Sorry, I forgot all about his conspiracy stuff last month.
sacre blue!
.... due out may 26. :)
This is the bad boy to watch: 99942 Apophis (2004 MN4)
...due for a close encounter in April of 2036.
Is there a chance there are fragments from this comet we haven't detected yet?
Be ironic if the comet in-fact hit Iran
Possible, but pretty unlikely for any significant fragments. These days, it seems that anything larger than about 10 meters gets picked up by the surveys.
Even if there were some as yet unmapped fragments, it is highly unlikely that they would deviate significantly from the average trajectory of the current group thanks to the conservation of momentum. And the current trajectory is nowhere near an impact course.

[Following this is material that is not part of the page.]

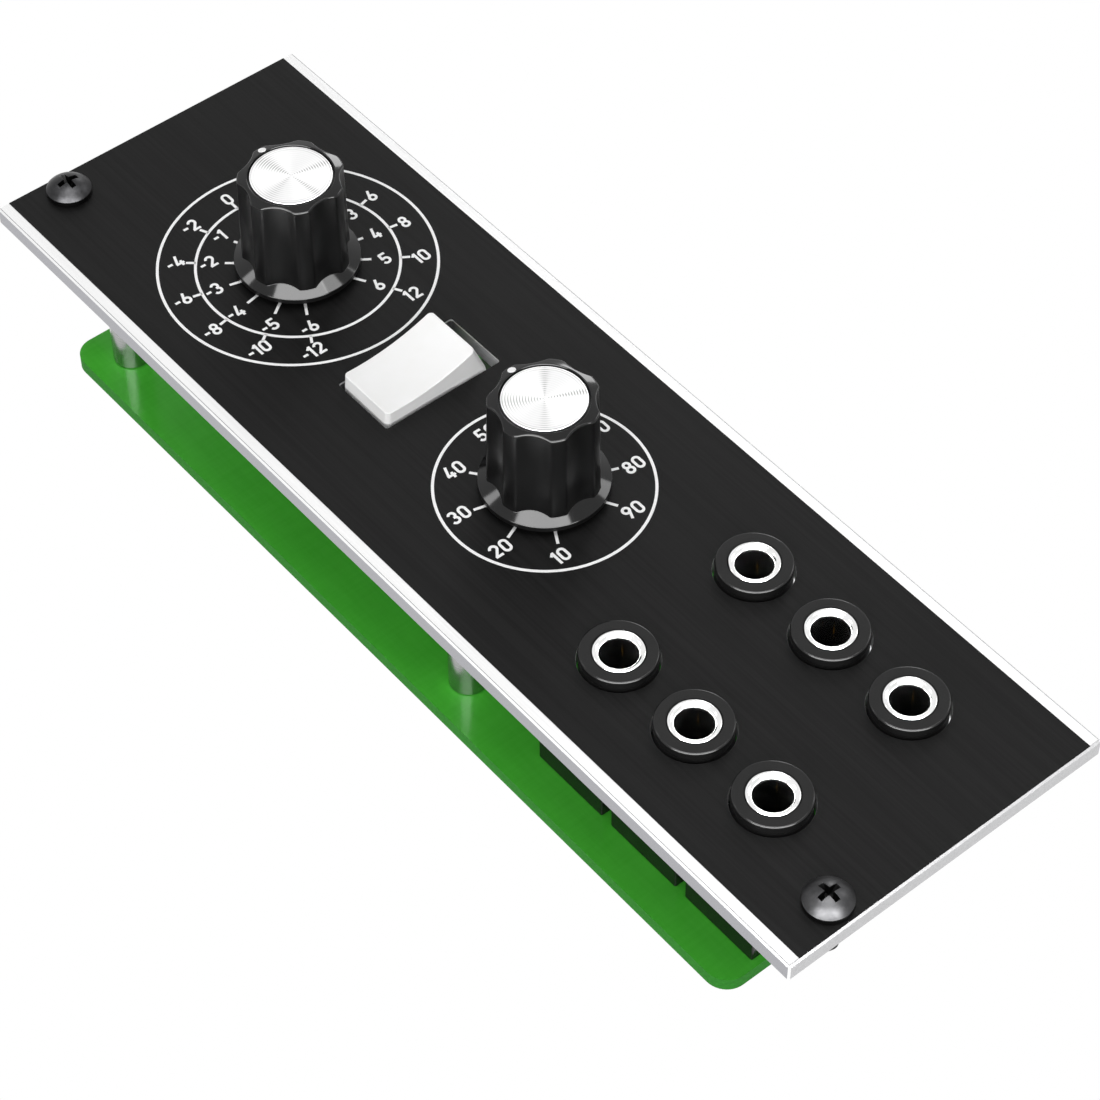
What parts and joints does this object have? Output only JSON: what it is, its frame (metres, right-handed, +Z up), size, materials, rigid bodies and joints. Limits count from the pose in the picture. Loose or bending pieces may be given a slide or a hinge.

On the purely anecdotal level, I have seen zero chatter on the channels for the people that actually compute impact probabilities that anything is going to have even a remote probability of impact over the next several months, including the chatter regarding the object in question. Since these guys do it for a living, and aggressively compete with each other for discoveries of potential impactors (in spats that sometimes get quite ugly), I would have expected to have heard about it by now. People discover funny trajectories and strange objects all the time that never make the MSM. Most funny trajectories are resolved through rigorous study as are the strange objects. The recent discovery of a Kuiper belt object larger than Pluto orbiting the sun, for example, was discussed at length on the back channels almost a week before the media got wind of it, and that was a big deal.
As I said, interesting potential impactor data shows up on the scientific back channels and gets argued about days before anyone else picks it up, assuming that there is some substance to it. I mine a very diverse set of data sources for interesting bits as they happen, including astronomical and geological data streams. I consider the odds of a known impactor escaping these channels to be slim. Establishing that an impact will occur requires the cooperation of several different observatories around the globe, and that kind of thing does not stay secret since the word gets thoroughly distributed before the impact probability is established in order to ascertain the impact probability in the first place.
Hey, you just knew the aliens would side with the meteorite worshiping moon rock set, didn't you?